Should there be any type of retainer holding the springs at the top or bottom? We have the rubber cushions at the top but that's all I can find for the application. Is there something I'm missing? 

Thanks guys. 


Sent from AutoGuide.com Free App


----------



## allpawl66 (May 9, 2008)

No , it is held in once shocks are in , limits the travel .


----------



## D-man313 (Sep 4, 2014)

I should have mentioned the shocks are in. 


Sent from AutoGuide.com Free App


----------



## randy1966GTO (Feb 10, 2013)

The bottom of each coil on my 1966 is bolted to a bracket on the rear end housing using a plate that goes inside the bottom coil. 1967 may be different, but I doubt it. 

Randy


----------



## PontiacJim (Dec 29, 2012)

The '68 springs simply ride on the spring pedestal found welded on the axle, nothing to hold it on. It then fits up top into the pocket. As said earlier, the weight of the car compresses the spring and your shock is what becomes your travel limiter to maintain the spring in place.

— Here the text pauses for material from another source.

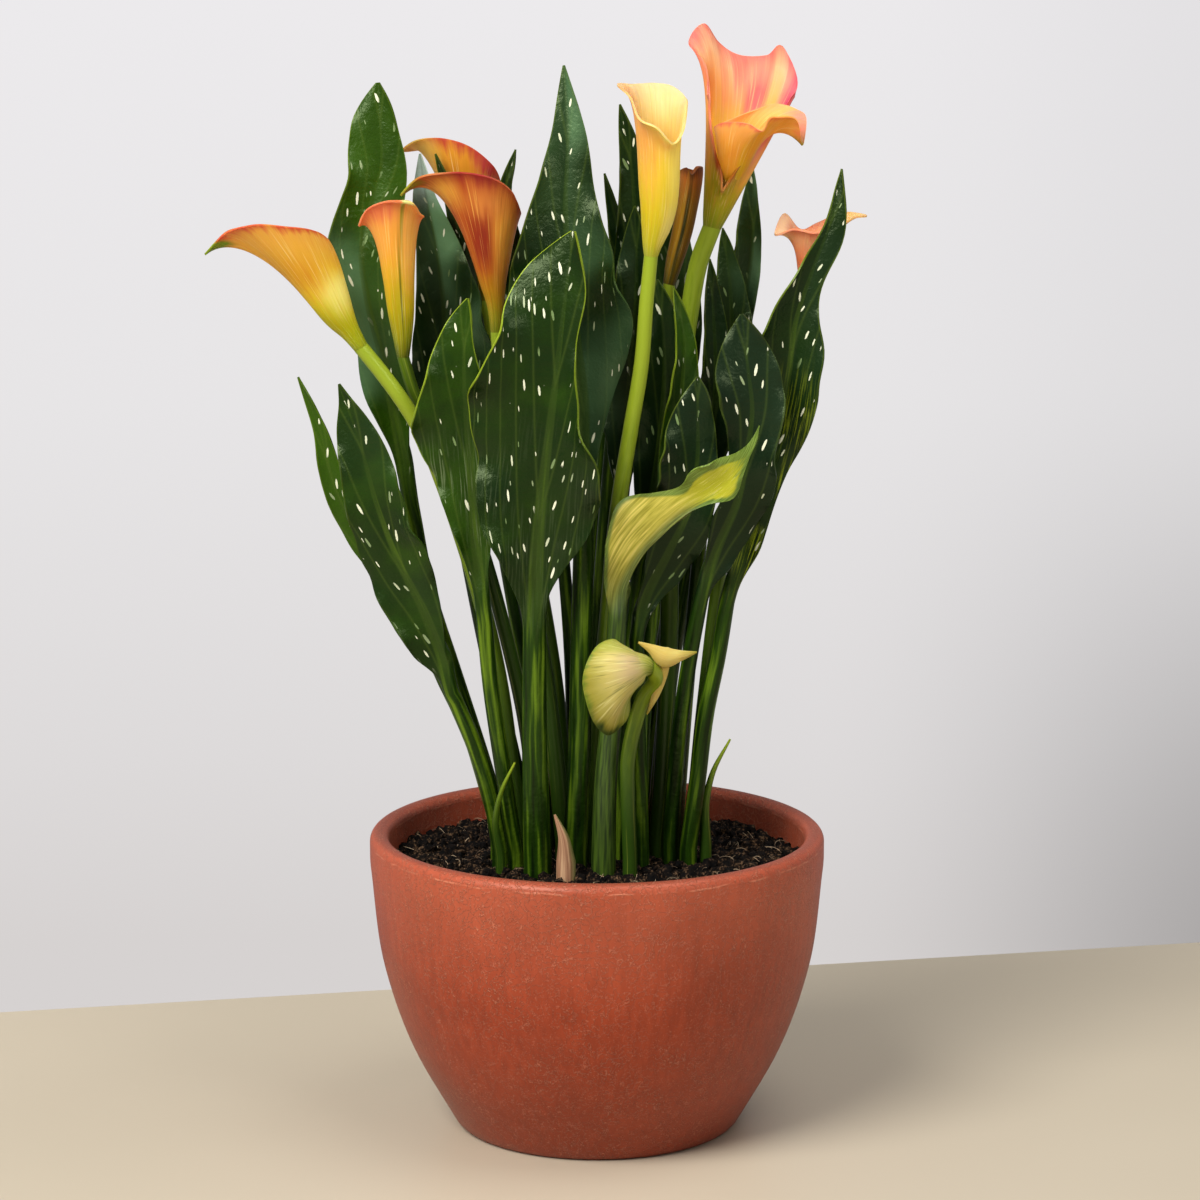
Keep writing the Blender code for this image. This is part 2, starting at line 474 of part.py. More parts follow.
def leaf(name, root, radius, blade_at, path, left, right, face, fold, roll=0, ruffle=30, waves=2.0, rings=7,
         hue="leaf"):
    """One leaf: a stalk that opens into a blade with a keel, a fold along its middle and waved edges."""
    knots = np.array([(*root, COLLAR_Z), *path], float)
    at = line_lengths(knots)
    length = at[-1] - at[blade_at]
    stalk_line = knots[: blade_at + 1]
    half_turn = 180 * round(face[0] / 180)  # the stalk's rings start where those of a blade that looks back do
    angles = [angle - half_turn for angle in LEAF_CIRCLE]
    rows = stalk_rings(root, radius, stalk_line[1:], angles, (0, 0.35, 0.7))
    shares = np.concatenate((np.linspace(0, 1, rings + 1)[:-1], (0.955, 1.0)))
    centres = smooth(at, knots, at[blade_at] + shares * length)
    ahead = unit(np.gradient(centres, axis=0))
    turn = np.radians(face[0] + (face[1] - face[0]) * shares)
    looks = np.stack((np.sin(turn), -np.cos(turn), np.zeros_like(turn)), axis=1)
    front = square_to(looks, ahead)
    across = np.cross(ahead, front)
    lefts = np.maximum(smooth(BLADE_STATIONS, left, shares), 0.5)
    rights = np.maximum(smooth(BLADE_STATIONS, right, shares), 0.5)
    grid = np.array([
        blade_row(centres[i], across[i], front[i], lefts[i], rights[i], fold, roll, ruffle,
                  2 * math.pi * waves * shares[i])
        for i in range(len(shares))
    ])
    normals = unit(np.cross(np.gradient(grid, axis=1), np.gradient(grid, axis=0)))
    keel = BLADE_THICKNESS + (radius[1] * 1.6 - BLADE_THICKNESS) * (1 - shares) ** 2
    depth = np.full(grid.shape[:2], BLADE_THICKNESS)
    depth[:, 2] = keel
    under = grid - normals * depth[:, :, None]
    opened = np.clip(shares / 0.14, 0, 1)
    opened = opened * opened * (3 - 2 * opened)
    for i in range(len(shares)):
        round_ring = circle(centres[i], across[i], front[i], radius[1], LEAF_CIRCLE)
        flat_ring = np.concatenate((grid[i], under[i][::-1]))
        rows.append(round_ring + (flat_ring - round_ring) * opened[i])
    points, faces = skin(rows, lambda row, here: here >= len(BLADE_COLUMNS))
    return build(name, points, faces, hue)


def spathe_rings(body, rim, late, columns, shares, flares):
    """Rings of a funnel: up the outside of its tube, out to its rim and down its inside to its floor. columns
    are angles round it, shares places along the tube and flares places between the tube and the rim."""
    body = np.array(body, float)
    rim = np.array(rim, float)
    at = line_lengths(body[:, :3])
    where = np.array(shares) * at[-1]
    centres = smooth(at, body[:, :3], where)
    ahead = unit(smooth(at, body[:, :3], where + 0.4) - smooth(at, body[:, :3], where - 0.4))
    near = square_to(np.array((0, -1.0, 0)), ahead)
    right = np.cross(ahead, near)
    sizes = smooth(at, body[:, 3], where)
    outer = [circle(centres[i], right[i], -near[i], sizes[i], columns) for i in range(len(where))]
    turned = np.concatenate((rim[-3:, 0] - 360, rim[:, 0], rim[:3, 0] + 360))
    edge = smooth(turned, np.concatenate((rim[-3:, 1:], rim[:, 1:], rim[:3, 1:])), columns)
    start, target, curl = outer[-1], edge[:, :3], edge[:, 3:]
    reach = np.linalg.norm(target - start, axis=1, keepdims=True)
    onward = unit(start - outer[-2])
    straight = start + onward * 0.85 * np.sum((target - start) * onward, axis=1, keepdims=True)
    chord = target + 0.25 * (start - target)
    leave = start + onward * reach * 0.45
    arrive = chord + (straight - chord) * late + curl * ahead[-1]
    for flare in flares:
        rest = 1 - flare
        outer.append(rest ** 3 * start + 3 * rest * rest * flare * leave + 3 * rest * flare * flare * arrive
                     + flare ** 3 * target)
    outer = np.array(outer)
    round_edges = np.roll(outer, -1, axis=1) - np.roll(outer, 1, axis=1)
    normals = unit(np.cross(round_edges, np.gradient(outer, axis=0)))
    inner = outer - normals * SPATHE_THICKNESS
    return [*outer, *inner[:0:-1]], ahead[0]


def spathe(name, body, rim, spadix, late=0.5, hue="spathe"):
    """A spathe, with its spadix standing on the floor of the funnel if that has a length. late is how far up
    the wall runs straight before it leans out to the rim, from 0 to 1."""
    angles = [row[0] for row in rim]
    spans = list(zip(angles, angles[1:] + [360]))
    columns = sorted(angles + [(low + high) / 2 for low, high in spans if high - low > 40])
    rings, axis = spathe_rings(body, rim, late, columns, SPATHE_SHARES, SPATHE_FLARES)
    points, faces = skin(rings, lambda row, here: row >= len(SPATHE_SHARES) + len(SPATHE_FLARES))
    piece = build(name, points, faces, hue)
    if spadix:
        ahead = unit(np.array(body[2][:3], float) - np.array(body[1][:3], float))
        floor = rings[-1].mean(axis=0)
        floor = floor + ahead * (np.max((rings[-1] - floor) @ ahead) + GAP)
        across = square_to(np.array((1.0, 0, 0)), ahead)
        front = np.cross(across, ahead)
        profile = ((0, 1.4), (0.25, 2.4), (0.7, 2.3), (0.93, 1.5), (1, 0.6))
        rings = [circle(floor + ahead * spadix * up, across, front, size, ROD_CIRCLE) for up, size in profile]
        points, faces = skin(rings)
        build(name.replace("spathe", "spadix"), points, faces, "spadix")
    return piece


def flap(name, path, widths):
    """A thin leaf-shaped flap of a folded spathe, upright and facing the front."""
    knots = np.array(path, float)
    ahead = unit(np.gradient(knots, axis=0))
    front = np.array((0, -1.0, 0))
    up = np.cross(front, ahead)
    rings = []
    for centre, rise, width in zip(knots, up, widths):
        thick = front * SPATHE_THICKNESS
        rings.append(np.array((centre - rise * width - thick, centre - rise * width + thick,
                               centre + rise * width + thick, centre + rise * width - thick)))
    points, faces = skin(rings)
    return build(name, points, faces, "faded")


def turned(name, profile, sides, hue, ripple=None):
    """A closed shape turned round the Z axis from a profile of (radius, height), from its low middle outwards,
    up, and back in to the middle."""
    points = []
    faces = []
    first, last = profile[0], profile[-1]
    rings = profile[1:-1]
    points.append((0, 0, first[1]))
    for radius, height in rings:
        for side in range(sides):
            angle = 2 * math.pi * side / sides
            lift = ripple(radius, angle, height) if ripple else 0.0
            points.append((radius * math.cos(angle), radius * math.sin(angle), height + lift))
    points.append((0, 0, last[1]))
    top = len(points) - 1
    for side in range(sides):
        beside = (side + 1) % sides
        faces.append((0, 1 + beside, 1 + side))
        for row in range(len(rings) - 1):
            low, high = 1 + row * sides, 1 + (row + 1) * sides
            faces.append((low + side, low + beside, high + beside, high + side))
        low = 1 + (len(rings) - 1) * sides
        faces.append((low + side, low + beside, top))
    return build(name, points, faces, hue)


def pot_outside(height):
    """Outer radius of the bowl at a height."""
    knots = (0, 10, 35, 75, POT_WIDEST_Z)
    return smooth(knots, (POT_FOOT_RADIUS, 70.8, 84.6, 98.5, POT_RADIUS), height)[0]


def pot():
    """The bowl planter, with a flat foot, thick wall and round lip."""
    outside = [(pot_outside(z), z) for z in (*POT_ROWS, POT_WIDEST_Z)]
    lip_centre = (POT_RADIUS - POT_WALL / 2, POT_HEIGHT - POT_WALL / 2)
    lip = [
        (lip_centre[0] + POT_WALL / 2 * math.cos(angle), lip_centre[1] + POT_WALL / 2 * math.sin(angle))
        for angle in np.radians((0, 40, 75, 105, 140, 180))
    ]
    inside = [(pot_outside(z) - POT_WALL, z) for z in reversed(POT_ROWS[2:])]
    floor = [(pot_outside(POT_FLOOR) - POT_WALL - 4, POT_FLOOR)]
    profile = [(0, 0), (POT_FOOT_RADIUS - 3, 0), (POT_FOOT_RADIUS, 1.2), *outside, *lip, *inside, *floor,
               (0, POT_FLOOR)]
    return turned("pot", profile, POT_SIDES, "pot")


def soil_height(radius, angle):
    """Height of the loose soil above its edge."""
    share = min(radius / (POT_RADIUS - POT_WALL), 1.0)
    crown = (SOIL_CROWN_Z - SOIL_EDGE_Z) * (1 - share * share)
    lumps = 0.9 * math.sin(0.11 * radius + 3 * angle) + 0.7 * math.sin(5 * angle - 0.2 * radius)
    return crown + lumps * min(1.0, 2.5 * (1 - share))


def soil(stalks):
    """The soil that fills the bowl, with a plain hole for each stalk."""
    walls = [(pot_outside(z) - POT_WALL - GAP, z) for z in POT_ROWS[2:]]
    edge = pot_outside(SOIL_EDGE_Z) - POT_WALL - 3 * GAP
    low = POT_FLOOR + GAP
    top = [(edge * share, SOIL_EDGE_Z) for share in (1, 0.78, 0.4)]
    profile = [(0, low), (pot_outside(POT_FLOOR) - POT_WALL - 5, low), *walls, *top, (0, SOIL_CROWN_Z)]

    def ripple(radius, angle, height):
        return soil_height(radius, angle) if height == SOIL_EDGE_Z and radius < edge else 0.0

    ground = turned("soil", profile, POT_SIDES, "soil", ripple)
    cutters = []
    for name, (root, radius, angles) in stalks.items():
        x_axis, forward = np.array((1.0, 0, 0)), np.array((0, -1.0, 0))
        rings = [
            circle(np.array((*root, z)), x_axis, forward, radius + GAP + 0.1, angles)
            for z in (ROOT_Z, COLLAR_Z)
        ]
        points, faces = skin(rings)
        cutters.append(build(name + "_hole", points, faces, "soil"))
    for cutter in cutters:
        cutter.hide_render = True
        cutter.display_type = "WIRE"
        cut = ground.modifiers.new(cutter.name, "BOOLEAN")
        cut.operation = "DIFFERENCE"
        cut.object = cutter
    return ground


for old in list(bpy.data.objects):
    bpy.data.objects.remove(old, do_unlink=True)

holes = {}
pot()
for name, values in LEAVES.items():
    leaf(name, **values)
    holes[name] = (values["root"], values["radius"][0], LEAF_CIRCLE)
for name, values in STALKS.items():
    foot, above = (np.array(row[:3], float) for row in SPATHES[values.pop("spathe")]["body"][:2])
    axis = unit(above - foot)
    values["path"] = (*values["path"], tuple(foot - axis * GAP))
    stalk(name + "_stalk", end=axis, **values)
    holes[name] = (values["root"], values["radius"][0], ROD_CIRCLE)
for name, values in SHOOTS.items():
    stalk(name, values["root"], values["radius"], values["path"], values["hue"], (0, 0.25, 0.5, 0.75, 1.0))
    holes[name] = (values["root"], values["radius"][0], ROD_CIRCLE)
pieces = {name: spathe(name, **values) for name, values in SPATHES.items()}
side = flap("bloom_faded_flap", **FADED_FLAP)
side.hide_render = True
side.display_type = "WIRE"
join = pieces["bloom_faded_spathe"].modifiers.new("flap", "BOOLEAN")
join.operation = "UNION"
join.object = side
soil(holes)
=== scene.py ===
"""Potted calla lily: the finish of a clump of spotted, wavy leaves and funnel blooms in a clay bowl.

Lengths in the tables are in millimetres and angles in degrees, from the middle of the planter's underside:
X runs right, Y back and Z up.
"""

import math

import bpy
import numpy as np
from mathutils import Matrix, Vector
from mathutils import noise as lattice


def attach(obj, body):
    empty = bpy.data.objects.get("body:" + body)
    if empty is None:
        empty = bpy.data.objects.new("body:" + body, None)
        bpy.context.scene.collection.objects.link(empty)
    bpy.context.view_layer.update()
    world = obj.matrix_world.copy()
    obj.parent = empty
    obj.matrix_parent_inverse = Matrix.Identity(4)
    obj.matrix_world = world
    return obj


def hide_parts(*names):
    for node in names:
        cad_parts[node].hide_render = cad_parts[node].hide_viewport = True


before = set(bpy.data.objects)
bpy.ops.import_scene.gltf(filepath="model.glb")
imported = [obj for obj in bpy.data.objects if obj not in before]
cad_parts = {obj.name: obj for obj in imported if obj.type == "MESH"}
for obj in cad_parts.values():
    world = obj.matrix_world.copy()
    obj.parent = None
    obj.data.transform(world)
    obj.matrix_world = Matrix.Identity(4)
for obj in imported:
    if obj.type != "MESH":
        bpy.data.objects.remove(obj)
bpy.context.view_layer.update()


# Planter. A bowl of red clay cast in one piece, with a thick round lip and a flat foot. It is rubbed smooth
# outside, where pale grains and short scuffs show, most of all just under the lip. A thin pale line just
# under the lip is partly wear and partly a painted glint. Shade is painted darker towards the foot, and a
# highlight is painted lighter over the upper part.
MM = 0.001
CREASE = 50.0  # degrees between faces from which an edge stays sharp
POT_HEIGHT = 139.0
POT_RADIUS = 105.0
POT_WIDEST_Z = 125.0
POT_FOOT_RADIUS = 65.0
POT_WALL = 9.0
POT_FLOOR = 10.0
POT_SIDES = 180
POT_WALL_ROWS = 34
LIP_ROWS = 14
POT_OUTLINE = ((0, POT_FOOT_RADIUS), (10, 70.8), (35, 84.6), (75, 98.5), (POT_WIDEST_Z, POT_RADIUS))
FOOT_ROUNDING = ((3, 0), (0.8, 0.5), (0, 1.2))  # how far in from the foot's radius, and the height
FLOOR_CORNER = ((60, POT_FLOOR + 1.5), (54, POT_FLOOR))  # radius and height where wall meets floor
LOWEST_WALL_ROW = 3
WALL_END = POT_WIDEST_Z + 6
INSIDE_START = POT_FLOOR + 12
WORN_GLINT_Z = 134.7


def smooth(at, values, where):
    """Values read from a smooth curve that passes each value at its place."""
    at = np.asarray(at, float)
    values = np.asarray(values, float)
    step = np.diff(at)
    lean = np.diff(values, axis=0) / (step if values.ndim == 1 else step[:, None])
    share = step[:-1] / (step[:-1] + step[1:])
    if values.ndim > 1:
        share = share[:, None]
    inner = lean[:-1] * (1 - share) + lean[1:] * share
    slope = np.concatenate((lean[:1], inner, lean[-1:]))
    where = np.atleast_1d(where)
    span = np.clip(np.searchsorted(at, where, side="right") - 1, 0, len(at) - 2)
    width = at[span + 1] - at[span]
    t = (where - at[span]) / width
    if values.ndim > 1:
        t, width = t[:, None], width[:, None]
    return (
        values[span] * (1 + 2 * t) * (1 - t) ** 2
        + slope[span] * width * t * (1 - t) ** 2
        + values[span + 1] * t * t * (3 - 2 * t)
        - slope[span + 1] * width * t * t * (1 - t)
    )


def placed(name, data):
    """An object of that data, in the scene."""
    thing = bpy.data.objects.new(name, data)
    bpy.context.scene.collection.objects.link(thing)
    return thing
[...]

I have also seen the coil spring plate as mentioned too. But it may indeed be a 1966 and earlier item, but not sure.

Did you get and exact sized factory coil spring? You may have gotten one that is shorter, but with a heavier coils -which will provide for a firmer and stiffer ride, ie handling. With aftermarket springs, they can be made many ways so you need to know what the actual factory spec is and then compare. Doesn't mean it won't work, just different ways to make a spring for different purposes. 

Did you get a spring designed to lower the car a few inches as many like that look on the GTO? That would also be the same as above, shorter than stock spring.

Next, correct shock? If you have one with too much travel, guess what? Yep, car will rise to high on the spring, ie a good bounce, and won't be limited in its travel and can drop out. So you should be able to insert your springs and jack the car up by the frame and observe the shock travel to ensure it stops at a point where the rear end is being lifted off the ground by the shocks at their full travel limit (just like changing a flat tire). If the rear axle remains on the ground and you can pull the springs out or move them greatly before the shocks are fully extended, then you will need different shocks to match your springs, or different springs to match your shocks.

Something is amiss, either coil springs, shocks, or both.


----------



## D-man313 (Sep 4, 2014)

I saw in opgi the 64-66 have the retainer. Haven't seen anything about a 67 having that. 


Sent from AutoGuide.com Free App


----------



## younggto (Nov 22, 2013)

67 has no spring retention, only gravity and the shocks


Sent from AutoGuide.com Free App


----------



## D-man313 (Sep 4, 2014)

Ok thanks guys. I'll just have to watch them when it goes on the lift. 


Sent from AutoGuide.com Free App


----------